Nevertheless, Balts and Ukrainians have spent decades doing just that—trying to convince Western anti-communists that consensus history is wrong and that no locals volunteered to aid the Nazis in perpetrating mass killings. They say it’s all Russian lies spread to discredit the now-sovereign ex-Soviet republics where the Holocaust happened.
And that’s significant—because today out in rural western Ukraine, little remains to show that there ever even was a Holocaust. Now a scenic tourist destination, the city of Kamianets-Podilskyi hosted the largest Nazi mass shooting before Babyn Yar. But on that 2017 observance, apart from the crumbling cemetery and a periodically defaced memorial, the only visible sign of its erased Jewish community was some Star of David graffiti spray-painted on a trashcan outside what was once the synagogue.
The West cannot countenance narratives glorifying national “heroes” whose lone contribution to world history was “purifying” their lands of Jews.
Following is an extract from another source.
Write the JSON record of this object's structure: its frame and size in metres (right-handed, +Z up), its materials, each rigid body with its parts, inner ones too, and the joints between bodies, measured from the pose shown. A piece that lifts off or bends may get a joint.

Dismissing them emboldens Holocaust deniers, validates Russian disinformation, and empowers today’s new right by vindicating the old fascist lies that spawned them.
Ukraine’s ethnically Jewish president and former prime minister may buffer the country against charges of anti-Semitism, but this position is weakened by pretending that Nazi collaborators were actually freedom fighters who somehow played a positive role in the Holocaust—the BYHMC dispute’s core controversy.
Ukrainians can close this corrosive information warfare vulnerability at Babyn Yar by gracefully accepting consensus history about the Holocaust. Admitting the facts is a good way to prevent their weaponization by a hostile Russia—trying to debunk the truth is not.